Perhaps chastened by the economic staying power that has defied their expectations in the past, neither Van der Eb, Tice nor even the far-out Batra predicts an imminent crash. Tice comes closest: “It may rally short-term. But we’ve started the bear market, and it’s going to go a lot lower.”
Predictably, Tice emphasizes the falling housing market and mortgage crisis. He expects Fannie Mae and Freddie Mac, the government-backed mortgage companies, to fall into disarray. And he sees an enormous hangover from the boom in structured finance. “We’re in the first inning of this thing,” he warned.
Van der Eb considers it premature to declare a full-blown bust in the making. “It’s probably too soon to say it’s going to be the big one,” he said. But trouble looms in bad-credit problems that “really dwarf” the dot-com bubble of 2000, he noted. “We’re headed toward the open water here, and we’ll just have to see how bad the waves get.”
Of course, those negative vibes belie the fact stock prices recovered sharply last week. On Monday, all looked bleak as the Dow Jones industrial average fell 237 points, bringing its decline from mid-October past the 10 percent threshold that signifies a correction.
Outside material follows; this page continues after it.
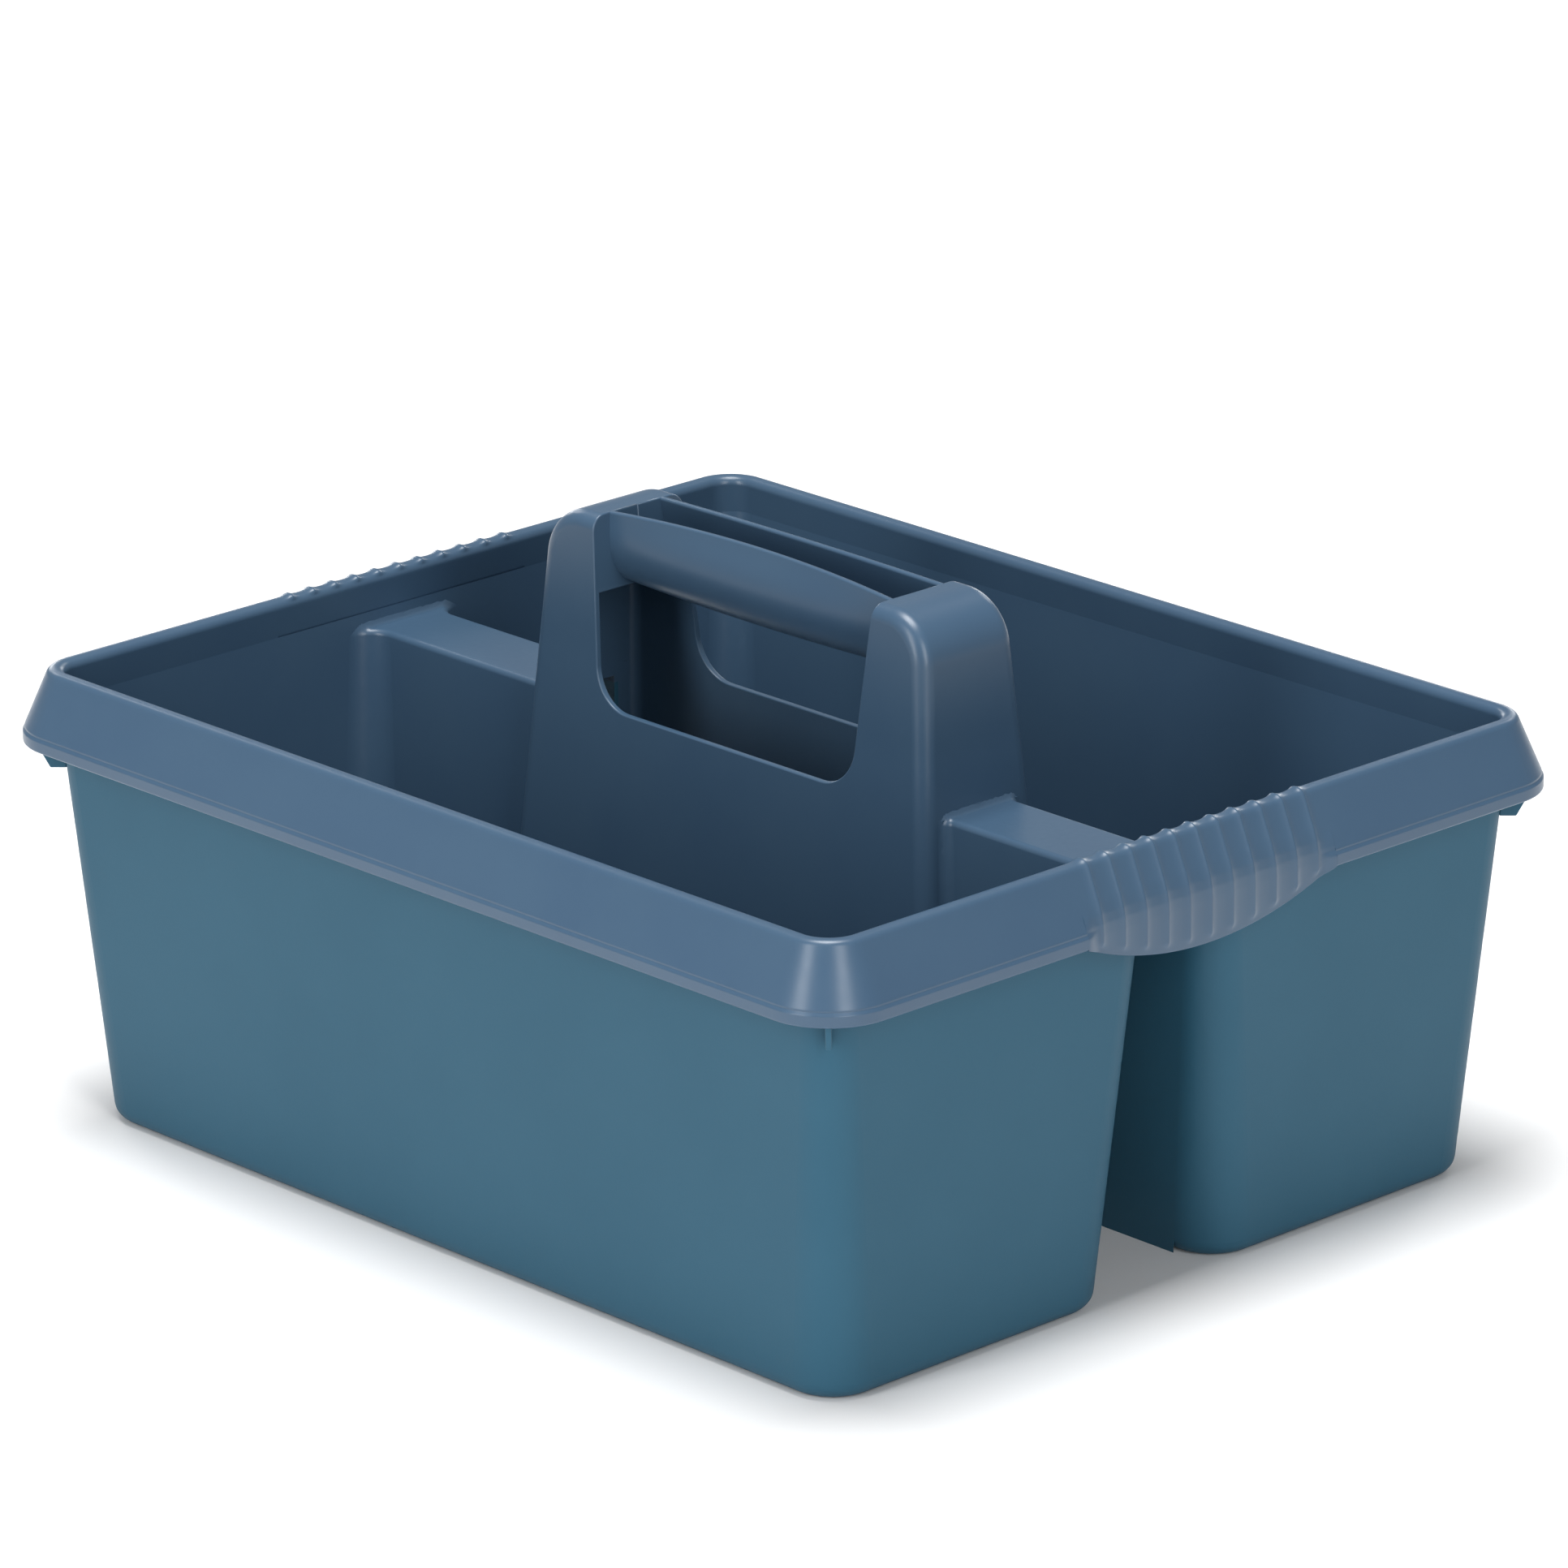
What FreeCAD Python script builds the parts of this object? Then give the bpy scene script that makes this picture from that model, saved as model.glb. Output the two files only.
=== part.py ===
import FreeCAD, Part
import Sketcher
import math
import os
from FreeCAD import Placement, Rotation, Vector

# A two-bin cleaning caddy, moulded in one piece of polypropylene. Two drafted bins stand either side
# of an open channel. A saddle bridges the channel at each end, and a hollow handle tower stands over
# its middle, with a window through both faces and a trough-shaped grip bar across the top. The rim
# rolls over into an outward apron with a hem lip, and each short side has a ribbed, scalloped grip.
#
# Frame: millimetres, +Z up, origin on the standing plane under the middle of the caddy, +X along the
# long side. The front is -Y. The moulding is divided where its regions meet, into solids that touch
# face to face.

doc = FreeCAD.newDocument("cleaning_caddy")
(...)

Though benchmarks differ, a “bear market” typically becomes official after a 20 percent decline, and the drop can be far sharper: During the dot-com collapse earlier this decade, large-capitalization stocks lost roughly half their value from the peak in 2000 before bouncing back.
If another drubbing is due, it was difficult to tell from the way the market shook off its Monday blues to post its biggest weekly gain in two months.
Not only did Bernanke signal a willingness to cut interest rates, but the Treasury moved closer to a plan to help Americans avert mortgage foreclosures.
JPMorgan Chase & Co. and Wells Fargo & Co. led financial shares to their best weekly gain in four years. Home builders rallied the most in seven years on Treasury Secretary Henry Paulson’s plan to buoy their market. For the week, the Dow rose 3 percent, the Nasdaq 2.5 percent and the Standard & Poor’s 500 2.8 percent.
Even bad news, such as a government report Friday showing that incomes and spending rose less in October than economists had forecast, merely boosted the confidence of investors that Fed policymakers would be cutting rates sharply for months to come.
The long-distance stock-market bear takes such rosy appraisals in stride.
Tice, for one, scoffs at “everybody who says it is time to buy every time the Fed cuts rates.” The bear market won’t unfold by moving straight down, he predicted. “You’ll have one-day rallies that give hope this is the time to buy.”
But don’t fall into the trap, Tice asserted: “People just ought to get out.”